JB Hi-Fi has a higher net margin ratio (3.4%) compared to Myer’s -19.01 %. The ratio of the industry stood at 4.21%.
- Return on Assets (ROA)
The ratio examines earnings from a company’s total assets. The ratio is calculated by dividing net income (plus interest expenses) by average total assets.
JB Hi-Fi has a higher net margin ratio (9.42%) compared to Myer’s -29.22 %. The ratio of the industry stood at 13.59%.
- Return on Equity
The ratio examines earnings from a company’s total equity. The ratio is calculated by dividing net income (plus interest expenses) by average common equity.

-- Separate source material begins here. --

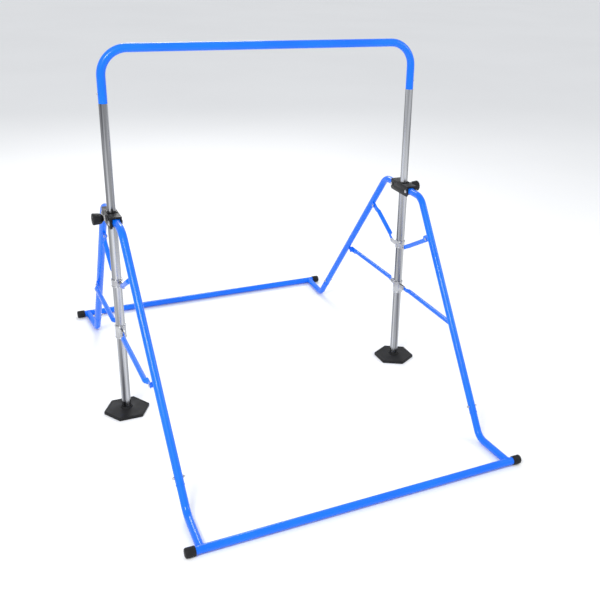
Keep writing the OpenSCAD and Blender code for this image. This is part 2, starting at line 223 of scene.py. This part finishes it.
def soften(bm, width, slope=35, segments=3):
    """Round every edge where two faces turn by more than slope degrees."""
    turned_enough = math.radians(slope)
    edges = [e for e in bm.edges if len(e.link_faces) == 2 and e.calc_face_angle(0) > turned_enough]
    bmesh.ops.bevel(bm, geom=edges, offset=width, offset_type="OFFSET", segments=segments, profile=0.5,
                    affect="EDGES", material=-1, clamp_overlap=True)
    bmesh.ops.remove_doubles(bm, verts=bm.verts, dist=SAME_PLACE)


# %% [markdown]
# ## Turned parts
# A knob, a cap and a washer are all round, so each is a profile spun about an axis, as on a lathe or in a
# round mould. The profile is a short list of (distance along the axis, radius) steps. A full spin with its
# ends merged leaves no seam, and merging doubles closes the pole. Because a spin can turn a shape inside
# out, its normals are recalculated.

# %% Spin helper
def turned(profile, centre, axis, steps=64, ring=False):
    """A profile of (distance, radius) steps spun about an axis. ring joins its last step to its first."""
    bm = bmesh.new()
    verts = [bm.verts.new((radius, 0, along)) for along, radius in profile]
    edges = [bm.edges.new(pair) for pair in zip(verts, verts[1:])]
    if ring:
        edges.append(bm.edges.new((verts[-1], verts[0])))
    bmesh.ops.spin(bm, geom=verts + edges, cent=(0, 0, 0), axis=(0, 0, 1), angle=math.tau, steps=steps,
                   use_merge=True)
    bmesh.ops.remove_doubles(bm, verts=bm.verts, dist=SAME_PLACE)
    bmesh.ops.recalc_face_normals(bm, faces=bm.faces)
    turn = Vector((0, 0, 1)).rotation_difference(Vector(axis)).to_matrix().to_4x4()
    bmesh.ops.transform(bm, matrix=Matrix.Translation(centre) @ turn, verts=bm.verts)
    return bm


# %% [markdown]
# ## Clamp blocks
# The clamp block is one moulding: a mast runs through it, and a slot at each end takes the top of a leg. A
# moulding has no razor edges, because plastic shrinks from a sharp corner. The quickest honest way to that
# shape is a copy of the engineering block with its loose triangles merged, its flat faces joined, and every
# edge rounded. A plain Bevel on a box would have lost the slots.

# %% Copy and round a node
NEARLY_FLAT = math.radians(1)
BLOCK_ROUNDING = 1.6 * MM


def rounded_copy(node, width, segments=3):
    bm = bmesh.new()
    bm.from_mesh(nodes[node].data)
    bmesh.ops.remove_doubles(bm, verts=bm.verts, dist=SAME_PLACE)
    bmesh.ops.dissolve_limit(bm, angle_limit=NEARLY_FLAT, verts=bm.verts, edges=bm.edges)
    soften(bm, width, segments=segments)
    return bm


# %% Clamp mouldings
for side, _ in SIDES:
    moulding = piece(side + "_clamp_moulding", rounded_copy(side + "_block", BLOCK_ROUNDING), plastic,
                     "clamp_blocks")
    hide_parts(side + "_block")
    print(moulding.name, len(moulding.data.polygons), "faces")

# %% [markdown]
# ## Square guides on the blocks
# On top of each block a low square guide surrounds the mast and keeps grit out of the bore. It starts as a
# circle the size of the bore. The circle's edge is extruded, the new ring is pushed out on to a square, and
# the flat frame is lifted to its thickness.

# %% Square guide round a mast
GUIDE_HALF = 19 * MM
GUIDE_TALL = 2.6 * MM
GUIDE_SINK = 0.2 * MM
BORE_GAP = 0.3 * MM
BLOCK_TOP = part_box("right_block")[1].z


def corners_of(geometry):
    """The vertices among the things that an extrusion made."""
    return [g for g in geometry if isinstance(g, bmesh.types.BMVert)]


def square_guide(side_sign):
    bm = bmesh.new()
    bmesh.ops.create_circle(bm, cap_ends=False, segments=48, radius=BAR_R + BORE_GAP)
    for v in corners_of(bmesh.ops.extrude_edge_only(bm, edges=bm.edges[:])["geom"]):
        v.co *= GUIDE_HALF / max(abs(v.co.x), abs(v.co.y))
    lifted = bmesh.ops.extrude_face_region(bm, geom=bm.faces[:])["geom"]
    bmesh.ops.translate(bm, vec=(0, 0, GUIDE_TALL), verts=corners_of(lifted))
    bmesh.ops.recalc_face_normals(bm, faces=bm.faces)
    bmesh.ops.translate(bm, vec=(side_sign * MAST_X, 0, BLOCK_TOP - GUIDE_SINK), verts=bm.verts)
    soften(bm, 0.5 * MM, segments=2)
    return bm


for side, sign in SIDES:
    guide = piece(side + "_mast_guide", square_guide(sign), plastic, "clamp_blocks")
    print(guide.name, "top at", round(BLOCK_TOP + GUIDE_TALL - GUIDE_SINK, 4))

# %% [markdown]
# ## Clamp knobs
# A hand grips the knob hard to lock the bar's height, so its rim is fluted. The head is turned first, flaring
# towards its outer end. Then the rim is drawn in by a cosine wave round the axis, sharpened so that the
# grips stay broad and the flutes narrow. Cutting the flutes with a boolean would leave ragged edges on a
# turned shape. The screw behind the head is a tapered cylinder that passes into the block.

# %% Fluted knob head
FLUTES = 12
FLUTE_DEPTH = 0.075
FLUTE_START = 0.72
FLUTE_FADE = 0.2
NECK_GAP = 9 * MM


def knob_profile(neck, reach, head):
    """From the neck behind the head to the small boss in its face; head is the largest radius."""
    flare = [(neck, 0), (neck, 10 * MM), (neck + 1.2 * MM, 11.2 * MM), (neck + 7 * MM, head - 4.5 * MM),
             (neck + 10 * MM, head - 2.6 * MM), (neck + 16 * MM, head - 1.6 * MM)]
    rim = [(neck + 26 * MM, head - 0.8 * MM), (reach - 5.5 * MM, head), (reach - 2.6 * MM, head - 0.6 * MM),
           (reach - 0.9 * MM, head - 2.4 * MM), (reach - 0.4 * MM, head - 4.5 * MM)]
    face = [(reach - 0.4 * MM, head - 7 * MM), (reach - 1.6 * MM, head - 8.2 * MM),
            (reach - 1.6 * MM, 6 * MM), (reach, 5 * MM), (reach, 0)]
    return flare + rim + face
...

JB Hi-Fi has a higher net margin ratio (25.9%) compared to Myer’s -58.67 %. The ratio of the industry stood at 41.11%.
- Debt to Equity
Debt to Equity ratio is used to test a company’s financial leverage. It is calculated by expressing debts as a percentage of total equity.
JB Hi-Fi has a higher net margin ratio (49.54%) compared to Myer’s 25.54%. The ratio of the industry stood at 13.4%.
The study evaluated both the economic and financial performance of the JB Hi-Fi and Myer Companies which are ASX listed companies. The study showed that tourism sector, the spending habit by the Australian population, growing population, and economic performance are key factors that encourage the growth of the Australian retail industry.
Increased unemployment rate and prolonging economic recession have an adverse effect on the Australian retail industry. With the increasing rate of unemployment, the number of consumers expected to make retail purchases will reduce.
Therefore retailers such as JB Hi-Fi and Myer should take notice of the changing buying behaviour by consumers and implement favourable countermeasures that would ensure sustainable operation.
First, the companies should put in place several countermeasures to maintain its market share and competitive advantage in the industry such as offering products at lower prices compared to competitors.
Second, the companies should focus on improving their marketing strategy by providing quality products at lower prices. The strategy will improve the companies’ sale volume and hence their profitability.